### Information supplied:
%%

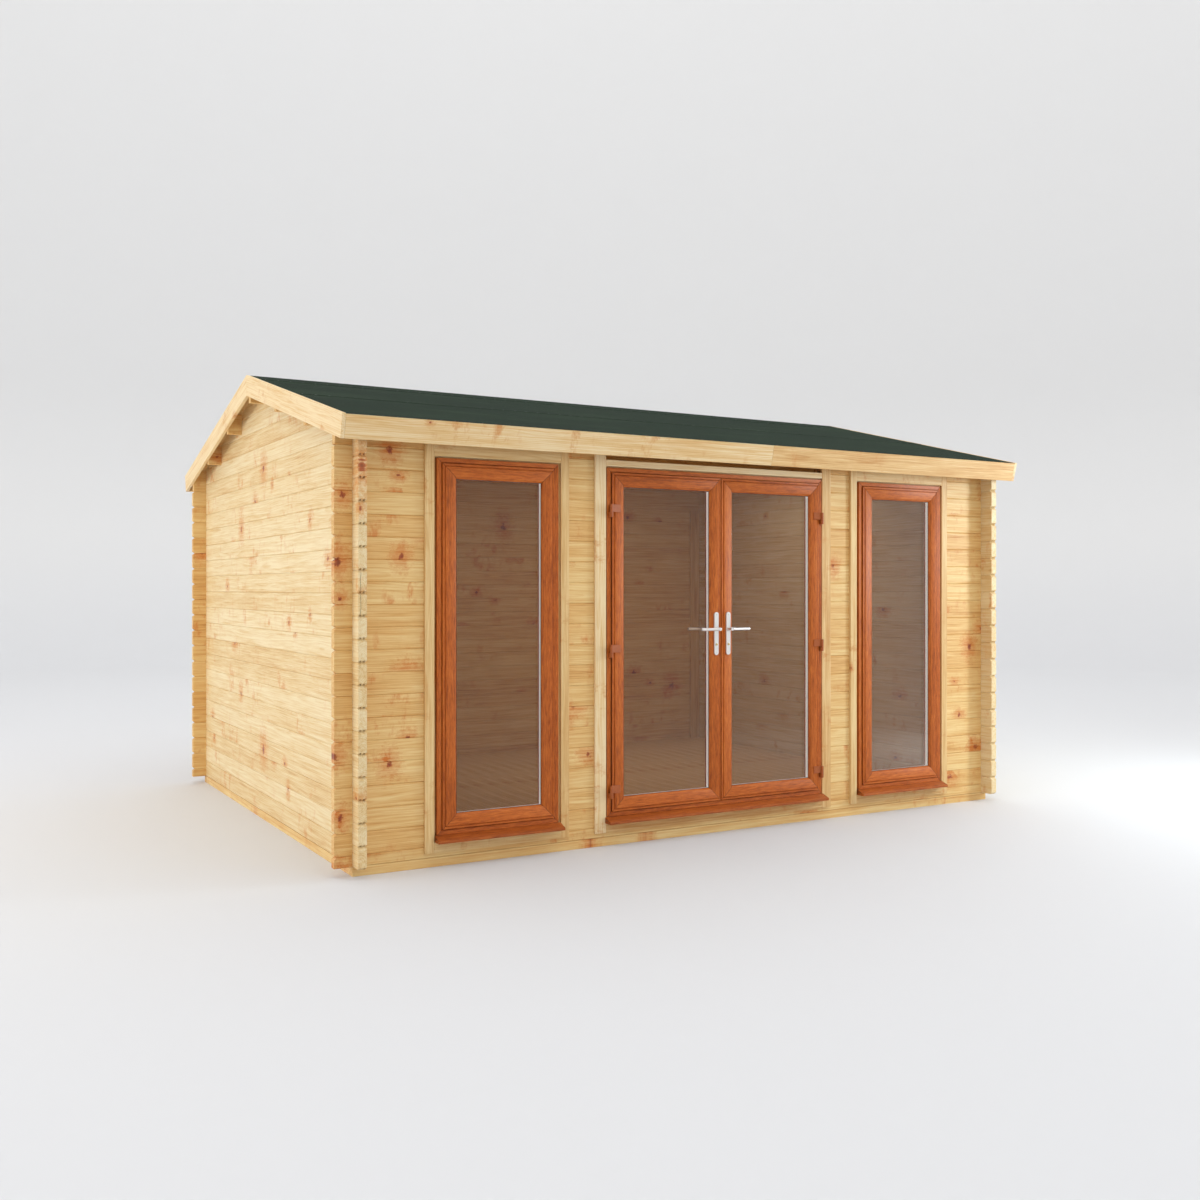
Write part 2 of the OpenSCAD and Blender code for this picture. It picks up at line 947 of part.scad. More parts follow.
// Backplates on both faces of the leaf and the key cylinder between them
module handle_plates() {
    top = lever_z + plate_rise - plate_w / 2;
    bottom = lever_z + plate_rise - plate_h + plate_w / 2;
    color("gainsboro") {
        for (near = [leaf_front_out + seat, leaf_inside - seat - plate_t])
            difference() {
                union() {
                    block(-spindle_x - plate_w / 2, -spindle_x + plate_w / 2,
                          near, near + plate_t, bottom, top);
                    bore(top, plate_w / 2, near, near + plate_t);
                    bore(bottom, plate_w / 2, near, near + plate_t);
                }
                bore(lever_z, neck_r + seat, near - over, near + plate_t + over);
                bore(lever_z - cylinder_drop, cylinder_r + seat,
                     near - over, near + plate_t + over);
            }
        bore(lever_z - cylinder_drop, cylinder_r,
             leaf_inside - plate_t - cylinder_out, leaf_front_out + plate_t + cylinder_out);
    }
}

// Outside and inside lever on one spindle
module lever() {
    outside = leaf_front_out + plate_t;
    inside = leaf_inside - plate_t;
    neck_l = lever_reach + plate_t - over;
    color("gainsboro")
        union() {
            bore(lever_z, spindle_r, inside, outside);
            bore(lever_z, neck_r, outside + lever_reach - neck_l, outside + lever_reach);
            bore(lever_z, neck_r, inside - lever_reach, inside - lever_reach + neck_l);
            for (out = [outside + lever_reach - neck_r, inside - lever_reach + neck_r])
                translate([-spindle_x, -half_d - out, lever_z])
                    rotate([0, -90, 0])
                        cylinder(h = lever_l, r = lever_r);
        }
}

module left_leaf() {
    leaf();
}

module left_leaf_glass() {
    leaf_glass();
}

module left_leaf_hinges() {
    leaf_hinges();
}

module left_handle_plates() {
    handle_plates();
}

module left_lever() {
    lever();
}

module right_leaf() {
    mirror([1, 0, 0])
        leaf();
}

module right_leaf_glass() {
    mirror([1, 0, 0])
        leaf_glass();
}

module right_leaf_hinges() {
    mirror([1, 0, 0])
        leaf_hinges();
}

module right_handle_plates() {
    mirror([1, 0, 0])
        handle_plates();
}

module right_lever() {
    mirror([1, 0, 0])
        lever();
}

bearer_frame();
floor_joists();
floor_boards();
front_sill_log();
front_left_pier();
front_left_inner_pier();
front_right_inner_pier();
front_right_pier();
front_eaves_log();
back_wall();
left_wall();
right_wall();
left_gable();
right_gable();
storm_battens();
purlins();
ridge_beam();
roof_boards();
roof_felt();
barge_boards();
fascia_boards();
left_window_surround();
left_window_frame();
left_window_sash();
left_window_glass();
left_window_cill();
right_window_surround();
right_window_frame();
right_window_sash();
right_window_glass();
right_window_cill();
door_surround();
door_frame();
door_cill();
door_frame_hinges();
left_leaf();
left_leaf_glass();
left_leaf_hinges();
left_handle_plates();
left_lever();
right_leaf();
right_leaf_glass();
right_leaf_hinges();
right_handle_plates();
right_lever();
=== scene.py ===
# %% [markdown]
# # A garden log cabin, dressed
#
# The cabin's frame comes ready made: every log, board, frame and hinge has its
# right size and place. This lesson gives it what a joiner and a fitter would
# add: timber with grain and knots, welded oak-grained window sections with
# gaskets, double glazing, felt laid in overlapping strips, boards with eased
# edges, nails and screws. Sizes are in metres, +X runs along the front, the
# front faces -Y and +Z is up.

import math
import random

import bmesh
import bpy
import numpy as np
from mathutils import Matrix, Vector


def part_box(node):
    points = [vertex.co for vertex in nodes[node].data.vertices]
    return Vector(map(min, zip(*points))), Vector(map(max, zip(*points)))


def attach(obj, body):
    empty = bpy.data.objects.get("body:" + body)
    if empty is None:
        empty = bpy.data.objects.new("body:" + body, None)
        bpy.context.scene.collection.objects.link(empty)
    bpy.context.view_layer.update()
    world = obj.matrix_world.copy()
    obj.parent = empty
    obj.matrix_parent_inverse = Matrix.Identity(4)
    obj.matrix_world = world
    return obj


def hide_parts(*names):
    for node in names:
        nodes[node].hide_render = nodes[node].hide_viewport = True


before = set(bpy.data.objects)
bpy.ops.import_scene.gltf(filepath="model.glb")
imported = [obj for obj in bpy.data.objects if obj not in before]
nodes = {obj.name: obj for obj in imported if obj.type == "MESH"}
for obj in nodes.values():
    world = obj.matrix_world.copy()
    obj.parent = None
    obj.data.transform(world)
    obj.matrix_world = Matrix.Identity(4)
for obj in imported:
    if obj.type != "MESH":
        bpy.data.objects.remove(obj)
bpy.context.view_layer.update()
scene = bpy.context.scene

# %% [markdown]
# ## Measures that many pieces share
#
# Most sizes are read from the frame's own boxes. The few that a box cannot
# give, such as the height of one course of logs or the pitch of the roof, are
# named here once. SEAT is the air left between two pieces that touch.

# %% Shared measures
MM = 0.001
COURSE = 114 * MM
LOG_T = 44 * MM
PITCH = math.radians(14)
SEAT = 0.3 * MM

bearers_low, bearers_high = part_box("bearer_frame")
FACE = bearers_low.y
SIDE_FACE = bearers_high.x
front_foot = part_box("front_sill_log")[0].z - COURSE / 2
side_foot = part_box("left_wall")[0].z
print("front log face at y", round(FACE, 4), "side log face at x", round(SIDE_FACE, 4))

# %% [markdown]
# ## The camera
#
# A building is drawn with upright edges that stay upright, so the camera is
# held level at eye height and the lens is shifted a little instead of being
# tilted. It stands off the left front corner and looks along the front.

# %% Camera
camera_data = bpy.data.cameras.new("camera")
camera = bpy.data.objects.new("camera", camera_data)
scene.collection.objects.link(camera)
camera.location = (-4.163, -7.544, 1.440)
camera.rotation_euler = (math.radians(90), 0, math.radians(-29.92))
camera_data.sensor_width = 36
camera_data.lens = 36.14
camera_data.shift_y = -0.00956
camera_data.clip_end = 200
scene.camera = camera
print("camera at", tuple(camera.location))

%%

### Work to be completed:
From the line containing "left_window_surround();" down to the line containing "zip(*points))), Vector(map(max, zip(*points)))" in the material above, reproduce every line exactly, including the two end lines.

### Solution for this exercise:
left_window_surround();
left_window_frame();
left_window_sash();
left_window_glass();
left_window_cill();
right_window_surround();
right_window_frame();
right_window_sash();
right_window_glass();
right_window_cill();
door_surround();
door_frame();
door_cill();
door_frame_hinges();
left_leaf();
left_leaf_glass();
left_leaf_hinges();
left_handle_plates();
left_lever();
right_leaf();
right_leaf_glass();
right_leaf_hinges();
right_handle_plates();
right_lever();
=== scene.py ===
# %% [markdown]
# # A garden log cabin, dressed
#
# The cabin's frame comes ready made: every log, board, frame and hinge has its
# right size and place. This lesson gives it what a joiner and a fitter would
# add: timber with grain and knots, welded oak-grained window sections with
# gaskets, double glazing, felt laid in overlapping strips, boards with eased
# edges, nails and screws. Sizes are in metres, +X runs along the front, the
# front faces -Y and +Z is up.

import math
import random

import bmesh
import bpy
import numpy as np
from mathutils import Matrix, Vector


def part_box(node):
    points = [vertex.co for vertex in nodes[node].data.vertices]
    return Vector(map(min, zip(*points))), Vector(map(max, zip(*points)))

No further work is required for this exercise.